Avverso la sentenza ha proposto ricorso per cassazione il C. affidato a quattro motivi, a cui ha resistito con controricorso la società, atti poi illustrati da memoria ex art. 378 c.p.c.
Motivi della decisione
Con il primo motivo di ricorso si deduce la violazione e falsa applicazione dell’art. 329 c. 2° e dell’art. 112 c.p.c. in relazione all’art. 360 c. 1 n. 4 c.p.c.; per il ricorrente non essendovi stata alcuna censura da parte della società alla sentenza di primo grado in ordine alla condanna al risarcimento del danno come determinato dal giudice di prime cure, si sarebbe formato un giudicato interno su tale capo di sentenza e pertanto la corte avrebbe violato il principio di cui all’art. 112 c.p.c., nel senso che la mancata impugnazione con riferimento all’an debeatur ne avrebbe precluso l’esame da parte del giudice di appello , con conseguente inapplicabilità dell’art. 32 legge n. 183/2010.
Con il secondo motivo di appello si deduce la violazione e falsa applicazione dell’art. 32 legge n. 183/2010 in relazione all’art. 360 c. 1 n. 4 c.p.c. per avere la corte applicato l’art. 32 citato nonostante dopo la sentenza di primo grado si fosse formato un giudicato interno. Con il terzo motivo di gravame si lamenta un omesso esame circa un punto decisivo per il giudizio in relazione all’art. 360 c. 1 n. 5 c.p.c. per omessa e comunque insufficiente motivazione in ordine al punto relativo alla mancanza di specifiche doglianze della società in punto di condanna al risarcimento del danno. Con il quarto motivo si deduce la violazione dell’art. 329 c.p.c. con riferimento all’art. 360 c. 1 n. 4 c.p.c. per non aver considerato la corte di merito che la società aveva omesso di formulare specifiche doglianze in relazione al capo di sentenza relativo al risarcimento del n danno e dunque dimostrando il mancato interesse ad una specifica I impugnazione.
I motivi, che possono essere esaminati congiuntamente perché connessi , se non in qualche passaggio anche ripetitivi, non meritano accoglimento perché infondati.
La questione relativa all’applicabilità della nuova disciplina introdotta dall’art. 32 commi 5 e 7 della legge n. 183/2010 ai giudizi pendenti ed in particolare a quelli un cui non vi era stata da parte dell’appellante datore di lavoro una specifica censura riguardante la quantificazione del risarcimento del danno derivante dalla nullità del termine, è stata affrontata dalla sentenza di queste sezioni unite n. 21691del 5.7.2016, al cui oramai consolidato orientamento si ritiene di dare continuità.

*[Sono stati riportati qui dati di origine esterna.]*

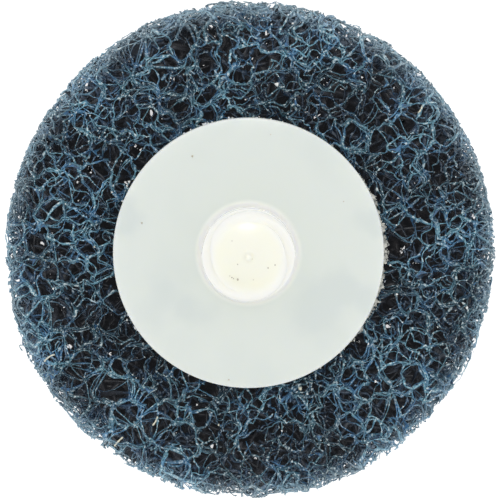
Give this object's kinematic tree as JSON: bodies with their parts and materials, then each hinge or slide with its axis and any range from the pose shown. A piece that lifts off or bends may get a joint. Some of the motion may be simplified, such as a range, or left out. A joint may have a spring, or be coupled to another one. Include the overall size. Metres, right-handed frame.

La corte, premesso che la violazione di norme di diritto di cui all’art. 360 c. 1 n. 3 c.p.c. può concernere anche disposizioni emanate dopo la pubblicazione della sentenza impugnata , qualora siano norme applicabili perché dotate di efficacia retroattiva come nel caso di specie, ha precisato che la proposizione dell’impugnazione nei confronti della parte principale della sentenza impedisce il passaggio in giudicato anche della parte dipendente pur in assenza di impugnazione specifica di quest’ultima perché, quando due o più parti della sentenza sono collegate da un nesso di dipendenza, l’accoglimento dell’appello della parte principale comporta la caducazione anche della parte dipendente. Le SU hanno quindi ritenuto che nel caso specifico “l’appello contro la parte della sentenza sull’illegittimità del termine esprime la volontà di chiedere al giudice anche la caducazione della parte dipendente della sentenza , cioè una chiara manifestazione di volontà contraria ad ogni acquiescenza alla parte principale della sentenza ed alle parti da essa dipendenti”.
Come ancora precisato nella citata sentenza “la modifica in appello della parte principale della decisione, può comportare conseguenze sulla parte relativa i connesso risarcimento dei danni , il che accentua la condizione di dipendenza quindi di inidoneità di questa parte di decisione passare in giudicato”.
Il ricorso deve quindi essere respinto, con condanna del soccombente alla rifusione delle spese del presente giudizio, liquidate come da dispositivo.
P.Q.M.
Rigetta il ricorso e condanna il ricorrente al pagamento delle spese di lite del presente giudizio che liquida in euro 200,00 per esborsi, euro 3500,00 per compensi professionali, oltre spese generali al 15% ed accessori di legge.
Ai sensi dell’art. 13 comma 1 quater DPR n. 115/2002, dà atto della sussistenza dei presupposti per il versamento da parte del ricorrente dell’ulteriore importo a titolo di contributo unificato pari a quello dovuto per il ricorso, a norma del comma 1 – bis dello stesso art. 13.